**Written request:** Return only the lines running from the top of the entries to the line with "tier_rise = 320.0", inclusive, exactly as written.

**Record list:**
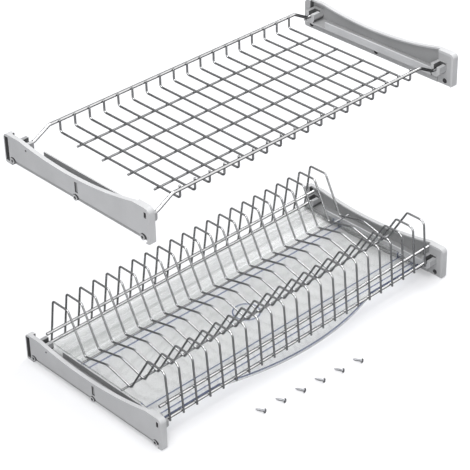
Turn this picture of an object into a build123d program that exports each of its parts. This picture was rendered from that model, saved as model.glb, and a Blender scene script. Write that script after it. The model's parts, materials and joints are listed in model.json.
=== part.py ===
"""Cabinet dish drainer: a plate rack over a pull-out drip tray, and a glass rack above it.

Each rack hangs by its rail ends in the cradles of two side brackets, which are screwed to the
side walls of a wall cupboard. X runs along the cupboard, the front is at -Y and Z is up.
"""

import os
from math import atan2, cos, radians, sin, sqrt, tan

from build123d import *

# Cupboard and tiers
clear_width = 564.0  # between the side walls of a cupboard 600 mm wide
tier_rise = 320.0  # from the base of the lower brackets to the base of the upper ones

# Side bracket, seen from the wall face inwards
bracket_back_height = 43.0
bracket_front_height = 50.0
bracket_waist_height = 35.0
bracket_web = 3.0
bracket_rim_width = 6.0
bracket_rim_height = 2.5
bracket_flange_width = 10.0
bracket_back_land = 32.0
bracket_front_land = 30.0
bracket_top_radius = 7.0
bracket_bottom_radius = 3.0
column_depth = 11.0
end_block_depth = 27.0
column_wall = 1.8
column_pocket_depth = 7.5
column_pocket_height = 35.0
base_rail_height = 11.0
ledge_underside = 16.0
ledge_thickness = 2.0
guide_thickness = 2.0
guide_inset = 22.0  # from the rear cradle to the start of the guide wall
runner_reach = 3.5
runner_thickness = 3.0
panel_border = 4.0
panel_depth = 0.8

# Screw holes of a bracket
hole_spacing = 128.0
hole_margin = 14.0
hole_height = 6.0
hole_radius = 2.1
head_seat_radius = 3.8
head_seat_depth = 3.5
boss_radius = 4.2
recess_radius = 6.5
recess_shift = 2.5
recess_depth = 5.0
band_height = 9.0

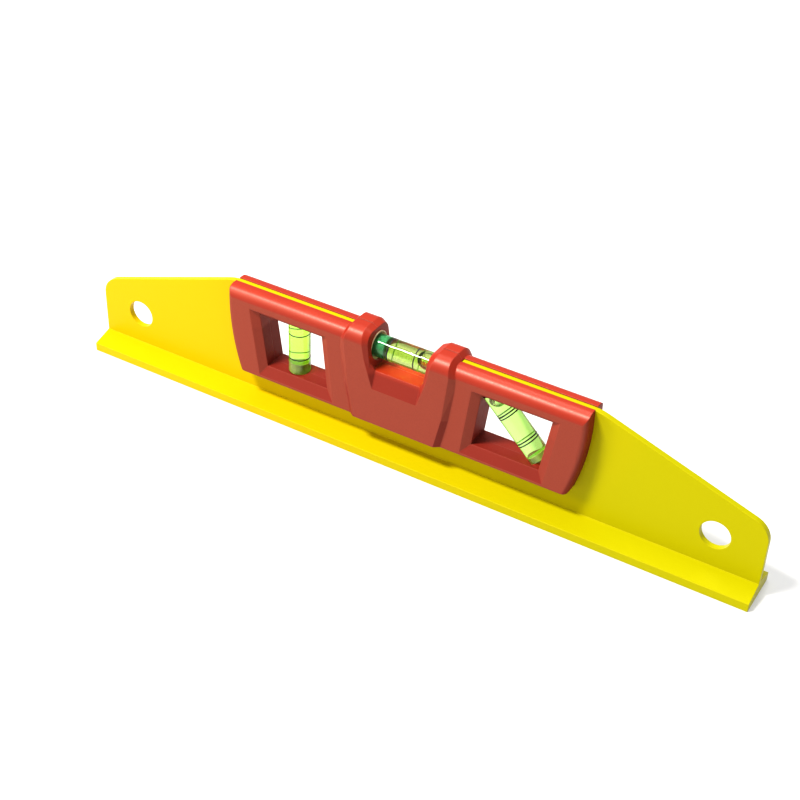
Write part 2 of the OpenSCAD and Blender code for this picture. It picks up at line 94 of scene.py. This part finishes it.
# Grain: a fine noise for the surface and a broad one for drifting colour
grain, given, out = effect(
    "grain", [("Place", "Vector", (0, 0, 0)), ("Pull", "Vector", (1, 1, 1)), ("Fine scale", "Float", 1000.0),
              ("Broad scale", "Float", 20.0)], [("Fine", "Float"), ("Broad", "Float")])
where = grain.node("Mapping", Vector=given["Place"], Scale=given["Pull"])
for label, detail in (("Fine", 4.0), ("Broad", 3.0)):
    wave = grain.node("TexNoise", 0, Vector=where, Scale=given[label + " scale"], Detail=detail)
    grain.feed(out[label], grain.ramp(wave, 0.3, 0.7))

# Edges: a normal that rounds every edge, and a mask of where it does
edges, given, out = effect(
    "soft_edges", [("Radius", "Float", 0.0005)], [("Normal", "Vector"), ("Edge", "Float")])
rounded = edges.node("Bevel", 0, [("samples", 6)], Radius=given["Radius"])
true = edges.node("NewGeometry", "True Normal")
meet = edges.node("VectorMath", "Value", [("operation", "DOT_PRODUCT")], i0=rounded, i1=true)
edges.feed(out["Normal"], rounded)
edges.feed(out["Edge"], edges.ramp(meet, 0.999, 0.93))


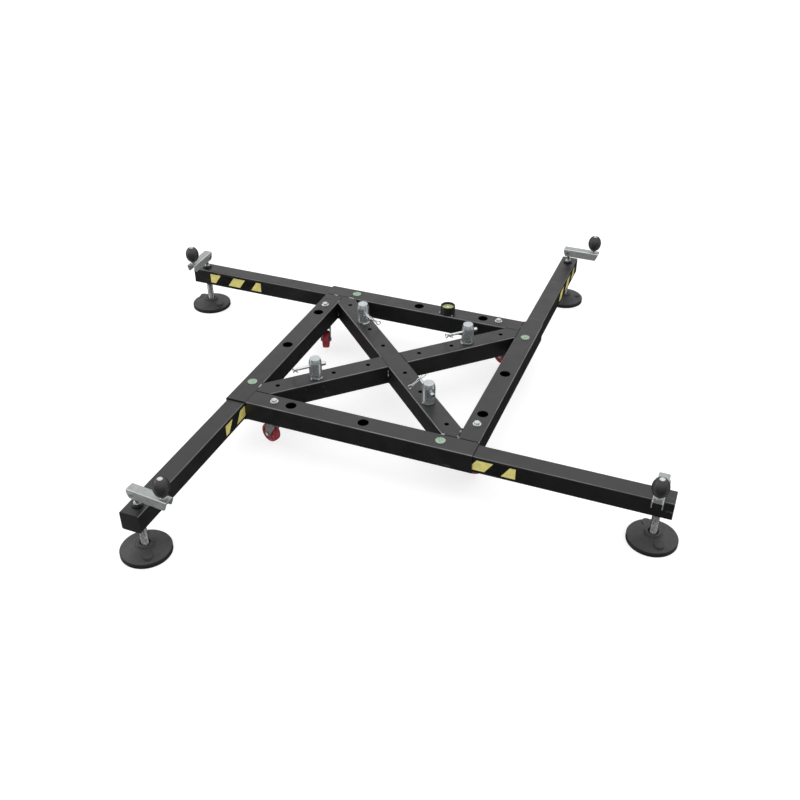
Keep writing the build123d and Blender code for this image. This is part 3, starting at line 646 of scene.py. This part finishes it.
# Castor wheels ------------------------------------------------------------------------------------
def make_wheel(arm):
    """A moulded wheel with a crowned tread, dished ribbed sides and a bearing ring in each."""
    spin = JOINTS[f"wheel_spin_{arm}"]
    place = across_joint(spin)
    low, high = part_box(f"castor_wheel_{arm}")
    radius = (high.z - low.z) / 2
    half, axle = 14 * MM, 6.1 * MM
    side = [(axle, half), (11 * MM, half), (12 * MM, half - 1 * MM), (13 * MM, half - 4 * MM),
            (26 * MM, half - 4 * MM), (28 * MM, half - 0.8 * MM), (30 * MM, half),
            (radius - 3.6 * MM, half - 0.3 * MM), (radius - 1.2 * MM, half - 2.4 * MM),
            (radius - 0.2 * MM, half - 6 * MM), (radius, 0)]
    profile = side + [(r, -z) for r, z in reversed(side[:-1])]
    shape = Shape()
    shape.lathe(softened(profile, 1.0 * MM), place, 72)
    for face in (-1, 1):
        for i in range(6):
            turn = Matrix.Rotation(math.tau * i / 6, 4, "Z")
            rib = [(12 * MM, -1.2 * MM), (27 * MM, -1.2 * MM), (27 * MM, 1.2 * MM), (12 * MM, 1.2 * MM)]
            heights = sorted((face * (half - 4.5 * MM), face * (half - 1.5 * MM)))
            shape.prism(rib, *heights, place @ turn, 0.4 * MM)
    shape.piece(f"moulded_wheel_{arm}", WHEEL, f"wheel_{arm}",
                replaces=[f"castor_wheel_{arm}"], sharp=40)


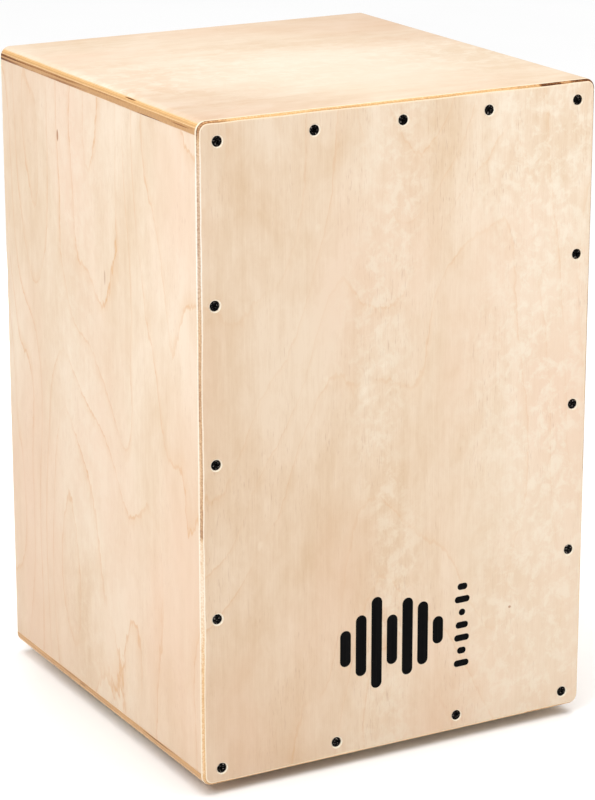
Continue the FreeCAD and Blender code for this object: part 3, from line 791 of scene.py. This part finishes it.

**Result:**
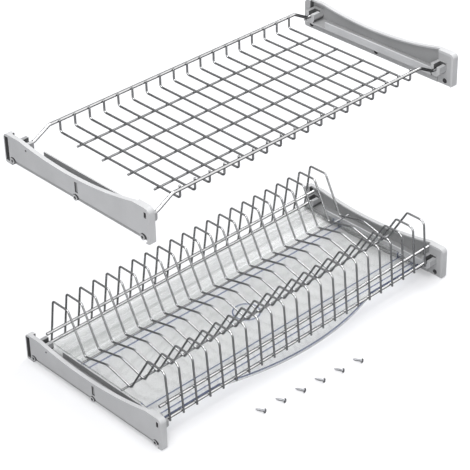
Turn this picture of an object into a build123d program that exports each of its parts. This picture was rendered from that model, saved as model.glb, and a Blender scene script. Write that script after it. The model's parts, materials and joints are listed in model.json.
=== part.py ===
"""Cabinet dish drainer: a plate rack over a pull-out drip tray, and a glass rack above it.

Each rack hangs by its rail ends in the cradles of two side brackets, which are screwed to the
side walls of a wall cupboard. X runs along the cupboard, the front is at -Y and Z is up.
"""

import os
from math import atan2, cos, radians, sin, sqrt, tan

from build123d import *

# Cupboard and tiers
clear_width = 564.0  # between the side walls of a cupboard 600 mm wide
tier_rise = 320.0  # from the base of the lower brackets to the base of the upper ones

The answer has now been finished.